Constant Winds.—The Trade Winds.—The violent contrast between the temperature of the equator and the poles is well known, and from the vast area included within the tropics ascending currents of rarefied air are incessantly rising and being as incessantly replaced by a rush of cold air from the poles to the equator. Were the earth stationary, this interchange would be of the simplest kind; on arriving within the influence of the ascending equatorial current the air from the poles would be carried to the higher regions and turning over would proceed to the poles, and, becoming cold and dense in traversing the higher stratum, would descend and resume its course ad infinitum. The revolution of the earth on its axis changes all this: the first effect is that the air at the equator is borne along with the earth at the rate of seventeen miles a minute from west to east, a rate which diminishes at 60° of latitude to one-half that velocity, until at the poles it is nothing; consequently a slow north wind flowing to the equator is continually passing over places possessing a higher velocity than itself, and not immediately acquiring that velocity, there is according to the law of the composition of forces a compromise effected resulting in a north-east wind. In a similar manner the same process in the southern hemisphere results in a south-east wind. These winds have acquired the name of Trade Winds on account of the facilities afforded to navigation by their constancy. The North Trades occur in the Atlantic between 9° and 30° and in the Pacific between 9° and 26°. The South Trades occur in the Atlantic between lat. 4° N. and 22° S. and in the Pacific between latitude 4° N. and 23-1/2° S. These limits extend northward with the sun from January to June, and southward from July to December.

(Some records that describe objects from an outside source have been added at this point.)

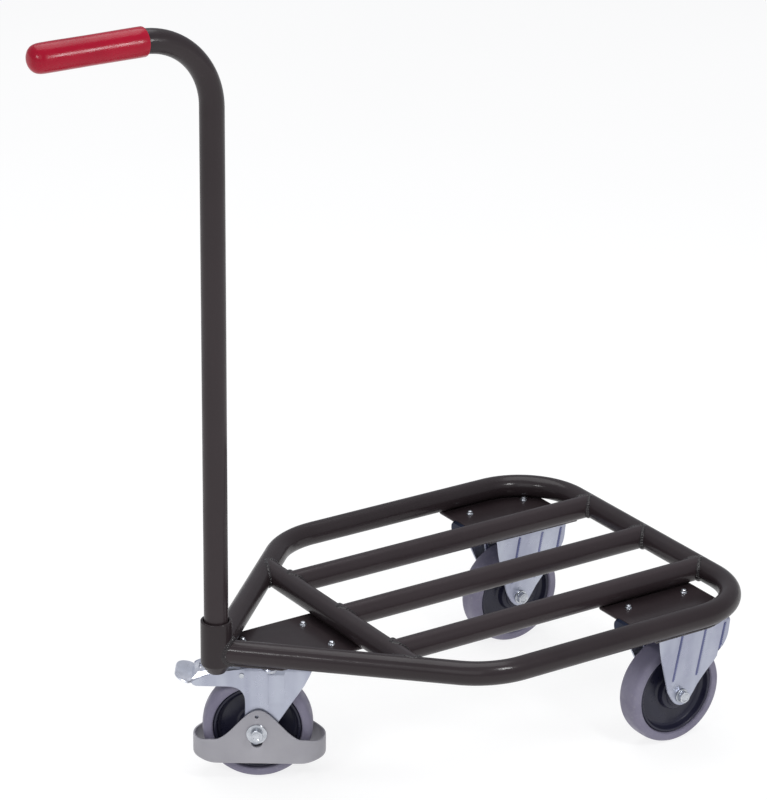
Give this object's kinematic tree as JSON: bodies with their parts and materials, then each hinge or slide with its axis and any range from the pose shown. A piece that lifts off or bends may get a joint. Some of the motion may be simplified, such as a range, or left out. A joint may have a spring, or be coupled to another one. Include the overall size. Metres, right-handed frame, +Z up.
{
  "type": "platform cart",
  "caption": "Small platform cart with a welded tube deck tapering to the front, fixed rear castors, a guarded swivel front castor with a foot brake and a plug-in hooked push handle.",
  "frame": {"origin": "on the floor, under the middle of the cart's bounding box; the handle's post stands 0.196 m in front of it, on the middle plane", "axes": "+Z up, +X towards the rear end with the two fixed castors, +Y towards the cart's left side as seen by someone who looks forwards from the rear"},
  "size_m": [0.8184, 0.4586, 0.9],
  "materials": {
    "frame_coat": "dark warm-grey powder coat, semi-gloss with a fine orange-peel texture",
    "grip": "red soft plastic, satin to gloss",
    "zinc": "bluish zinc-plated pressed steel",
    "steel": "bright zinc-plated steel",
    "rim": "dark blue-grey moulded plastic",
    "tyre": "grey thermoplastic rubber, satin",
    "guard": "mid-grey moulded plastic, satin",
    "shoe": "black rubber"
  },
  "bodies": {
    "frame": {"frame_loop": "frame_coat", "front_cross_tube": "frame_coat", "deck_tube_left": "frame_coat", "deck_tube_middle": "frame_coat", "deck_tube_right": "frame_coat", "handle_socket": "frame_coat", "front_castor_plate": "frame_coat", "rear_left_plate": "frame_coat", "rear_right_plate": "frame_coat", "front_castor_top_plate": "zinc", "front_castor_kingpin": "steel", "front_castor_upper_race": "zinc", "front_castor_bolt_1": "steel", "front_castor_bolt_2": "steel", "front_castor_bolt_3": "steel", "front_castor_bolt_4": "steel", "rear_left_castor_fork": "zinc", "rear_left_castor_axle_sleeve": "steel", "rear_left_castor_axle_bolt": "steel", "rear_left_castor_axle_nut": "steel", "rear_left_castor_bolt_1": "steel", "rear_left_castor_bolt_2": "steel", "rear_left_castor_bolt_3": "steel", "rear_left_castor_bolt_4": "steel", "rear_right_castor_fork": "zinc", "rear_right_castor_axle_sleeve": "steel", "rear_right_castor_axle_bolt": "steel", "rear_right_castor_axle_nut": "steel", "rear_right_castor_bolt_1": "steel", "rear_right_castor_bolt_2": "steel", "rear_right_castor_bolt_3": "steel", "rear_right_castor_bolt_4": "steel"},
    "handle": {"handle_tube": "frame_coat", "handle_grip": "grip"},
    "front_fork": {"front_castor_fork": "zinc", "front_castor_lower_race": "zinc", "front_wheel_guard": "guard", "front_castor_axle_sleeve": "steel", "front_castor_axle_bolt": "steel", "front_castor_axle_nut": "steel", "brake_pivot_pin": "steel", "brake_leaf_spring": "steel"},
    "front_wheel": {"front_castor_rim": "rim", "front_castor_tyre": "tyre", "front_castor_bearing_left": "steel", "front_castor_bearing_right": "steel"},
    "brake": {"brake_lever": "zinc", "brake_shoe": "shoe"},
    "rear_left_wheel": {"rear_left_castor_rim": "rim", "rear_left_castor_tyre": "tyre", "rear_left_castor_bearing_left": "steel", "rear_left_castor_bearing_right": "steel"},
    "rear_right_wheel": {"rear_right_castor_rim": "rim", "rear_right_castor_tyre": "tyre", "rear_right_castor_bearing_left": "steel", "rear_right_castor_bearing_right": "steel"}
  },
  "joints": [
    {"name": "handle_lift", "type": "slide", "parent": "frame", "child": "handle", "axis": [0, 0, 1], "range_m": [0, 0.1]},
    {"name": "front_swivel", "type": "hinge", "parent": "frame", "child": "front_fork", "pos_m": [-0.10417, 0, 0.15], "axis": [0, 0, 1], "continuous": true},
    {"name": "front_wheel_spin", "type": "hinge", "parent": "front_fork", "child": "front_wheel", "pos_m": [-0.13153, 0.01845, 0.0625], "axis": [-0.5592, -0.829, 0], "continuous": true},
    {"name": "brake_pedal", "type": "hinge", "parent": "front_fork", "child": "brake", "pos_m": [-0.14562, 0.02796, 0.133], "axis": [-0.5592, -0.829, 0], "range_deg": [0, 8]},
    {"name": "rear_left_wheel_spin", "type": "hinge", "parent": "frame", "child": "rear_left_wheel", "pos_m": [0.31583, 0.16, 0.0625], "axis": [0, 1, 0], "continuous": true},
    {"name": "rear_right_wheel_spin", "type": "hinge", "parent": "frame", "child": "rear_right_wheel", "pos_m": [0.31583, -0.16, 0.0625], "axis": [0, 1, 0], "continuous": true}
  ]
}
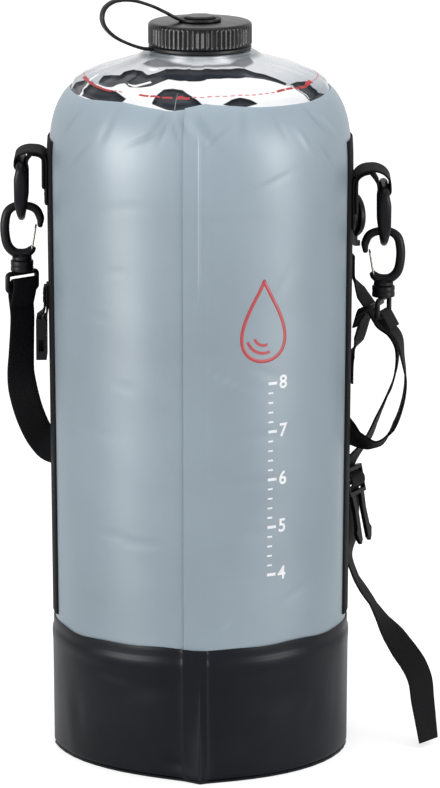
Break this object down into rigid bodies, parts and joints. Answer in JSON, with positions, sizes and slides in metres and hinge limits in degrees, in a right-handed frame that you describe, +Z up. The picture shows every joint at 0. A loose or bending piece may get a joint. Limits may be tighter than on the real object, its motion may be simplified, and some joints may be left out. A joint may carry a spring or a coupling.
{
  "type": "camp shower bag",
  "caption": "Upright soft water bag for camp showers: round fabric body, clear dome with screw cap, black base, side D-rings with snap hooks, carrying straps, air valve and outlet.",
  "frame": {"origin": "on the bag's axis, where its floor disc stands on the ground", "axes": "+Z up along the bag's axis, -Y towards the front seam, +X towards the side with the air valve and the adjusting strap"},
  "size_m": [0.2969, 0.2203, 0.5158],
  "materials": {
    "grey_fabric": "coated woven fabric with a soft sheen",
    "clear_film": "clear glossy film",
    "clear_neck": "clear moulded plastic",
    "black_film": "welded black film with a satin sheen",
    "webbing": "woven black webbing",
    "black_plastic": "moulded black plastic",
    "black_rubber": "soft black rubber",
    "steel_wire": "bright drawn steel wire"
  },
  "bodies": {
    "bag": {"left_wall": "grey_fabric", "right_wall": "grey_fabric", "clear_dome": "clear_film", "neck_spout": "clear_neck", "base_wall": "black_film", "base_floor": "black_film", "side_strip_left": "webbing", "side_strip_right": "webbing", "loop_webbing_left": "webbing", "loop_webbing_right": "webbing", "shoulder_strap": "webbing", "adjust_strap": "webbing", "keeper_strap": "webbing", "buckle_tab": "webbing", "air_valve_body": "black_plastic", "outlet_spigot": "black_plastic", "tether": "black_rubber"},
    "button": {"tether_button": "black_plastic"},
    "cap": {"cap": "black_plastic", "cap_seal": "black_rubber"},
    "ring_left": {"d_ring_left": "black_plastic"},
    "hook_left": {"snap_hook_left": "black_plastic"},
    "gate_left": {"wire_gate_left": "steel_wire"},
    "eye_left": {"swivel_left": "black_plastic"},
    "ring_right": {"d_ring_right": "black_plastic"},
    "hook_right": {"snap_hook_right": "black_plastic"},
    "gate_right": {"wire_gate_right": "steel_wire"},
    "eye_right": {"swivel_right": "black_plastic"},
    "keeper": {"keeper_ring": "black_plastic"},
    "male_buckle": {"buckle_male": "black_plastic"},
    "female_buckle": {"buckle_female": "black_plastic"},
    "air_disc": {"valve_disc": "black_rubber"},
    "air_cap": {"valve_cap": "black_plastic"},
    "outlet_plug": {"outlet_cap": "black_rubber"}
  },
  "joints": [
    {"name": "cap_turn", "type": "hinge", "parent": "button", "child": "cap", "pos_m": [0, 0, 0.4981], "axis": [0, 0, 1], "range_deg": [0, 540]},
    {"name": "cap_lift", "type": "slide", "parent": "bag", "child": "button", "axis": [0, 0, 1], "range_m": [0, 0.0068], "deforming": ["tether"]},
    {"name": "ring_swing_left", "type": "hinge", "parent": "bag", "child": "ring_left", "pos_m": [-0.11957, 0, 0.4036], "axis": [0, 1, 0], "range_deg": [0, 60], "deforming": ["shoulder_strap"]},
    {"name": "hook_swing_left", "type": "hinge", "parent": "ring_left", "child": "hook_left", "pos_m": [-0.11957, 0, 0.3668], "axis": [0, 1, 0], "range_deg": [-3, 45], "deforming": ["shoulder_strap"]},
    {"name": "gate_left", "type": "hinge", "parent": "hook_left", "child": "gate_left", "pos_m": [-0.11275, 0, 0.34408], "axis": [0, -1, 0], "range_deg": [0, 25], "stiffness_Nm_per_rad": 0.01, "springref_deg": -8.59},
    {"name": "swivel_left", "type": "hinge", "parent": "hook_left", "child": "eye_left", "pos_m": [-0.11957, 0, 0.3162], "axis": [0, 0, 1], "range_deg": [-90, 90], "deforming": ["shoulder_strap"]},
    {"name": "ring_swing_right", "type": "hinge", "parent": "bag", "child": "ring_right", "pos_m": [0.12313, 0, 0.3862], "axis": [0, -1, 0], "range_deg": [0, 60], "deforming": ["shoulder_strap"]},
    {"name": "hook_swing_right", "type": "hinge", "parent": "ring_right", "child": "hook_right", "pos_m": [0.12313, 0, 0.3494], "axis": [0, -1, 0], "range_deg": [0, 45], "deforming": ["shoulder_strap"]},
    {"name": "gate_right", "type": "hinge", "parent": "hook_right", "child": "gate_right", "pos_m": [0.11632, 0, 0.32668], "axis": [0, 1, 0], "range_deg": [0, 25], "stiffness_Nm_per_rad": 0.01, "springref_deg": -8.59},
    {"name": "swivel_right", "type": "hinge", "parent": "hook_right", "child": "eye_right", "pos_m": [0.12313, 0, 0.2988], "axis": [0, 0, 1], "range_deg": [-60, 10], "deforming": ["shoulder_strap"]},
    {"name": "keeper_swing", "type": "hinge", "parent": "bag", "child": "keeper", "pos_m": [0.11198, 0.01637, 0.29837], "axis": [0.3912, 0.92, -0.0235], "range_deg": [-15, 15], "deforming": ["adjust_strap"]},
    {"name": "male_buckle_swing", "type": "hinge", "parent": "bag", "child": "male_buckle", "pos_m": [0.10514, 0.03802, 0.17558], "axis": [0.454, 0.891, 0], "range_deg": [-12, 18], "deforming": ["adjust_strap"]},
    {"name": "female_buckle_swing", "type": "hinge", "parent": "bag", "child": "female_buckle", "pos_m": [-0.10663, 0, 0.29649], "axis": [0, 1, 0], "range_deg": [0, 60]},
    {"name": "air_disc_lift", "type": "slide", "parent": "bag", "child": "air_disc", "axis": [-0.9026, -0.4305, 0], "range_m": [0, 0.0012], "stiffness_N_per_m": 5, "springref_m": -0.0004},
    {"name": "air_cap_flip", "type": "hinge", "parent": "bag", "child": "air_cap", "pos_m": [0.10399, 0.0496, 0.3395], "axis": [-0.4305, 0.9026, 0], "range_deg": [0, 105]},
    {"name": "outlet_pull", "type": "slide", "parent": "bag", "child": "outlet_plug", "axis": [0.3256, 0.9455, 0], "range_m": [0, 0.015]}
  ],
  "couplings": [
    {"joint": "cap_lift", "follows": "cap_turn", "m_per_rad": 0.0007162}
  ]
}
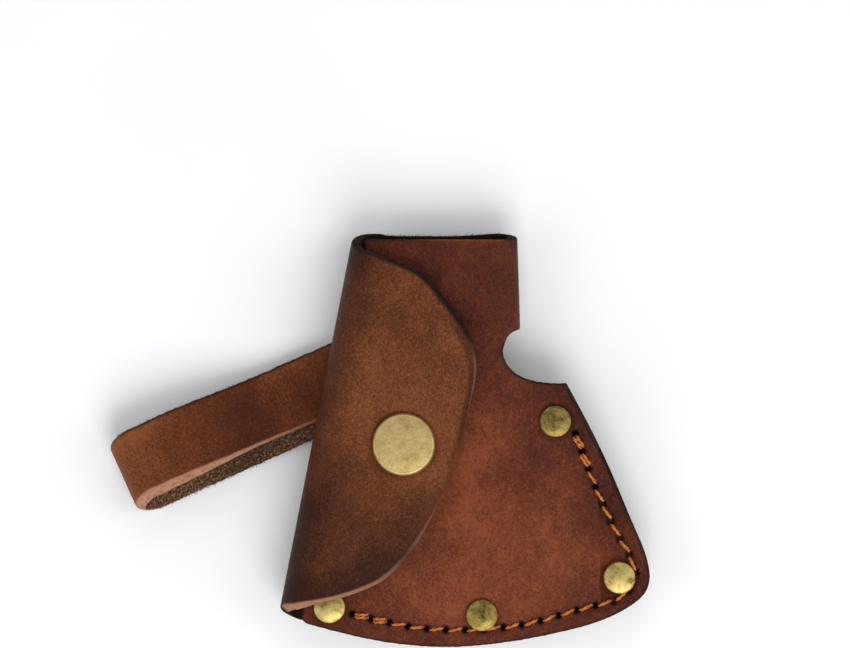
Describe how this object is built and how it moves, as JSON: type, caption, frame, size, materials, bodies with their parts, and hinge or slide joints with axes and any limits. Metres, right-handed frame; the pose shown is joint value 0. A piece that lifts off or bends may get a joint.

Parallel to the equator and extending between 2° and 3° on each side is a broad belt, where the north and south trades neutralize each other, producing what is called the “Region or Belt of Calms.” Though wind is absent, thunderstorms and heavy rains are of daily occurrence.

When Humboldt ascended Teneriffe the trade wind was blowing at its base in the usual direction, but on arriving at the summit he found a strong wind blowing in the opposite direction. Observation has shown that this upper current prevails north and south of the equator, and that, after passing the limit of the trade winds, it descends to form the south-west winds of the north temperate zone and the north-west winds of the south temperate zone; the westing being due to the same cause as the easting in the regular trades, viz., the rotation of the earth on its axis. These winds are called the Return Trades, but are not equal in constancy to the regular trade winds.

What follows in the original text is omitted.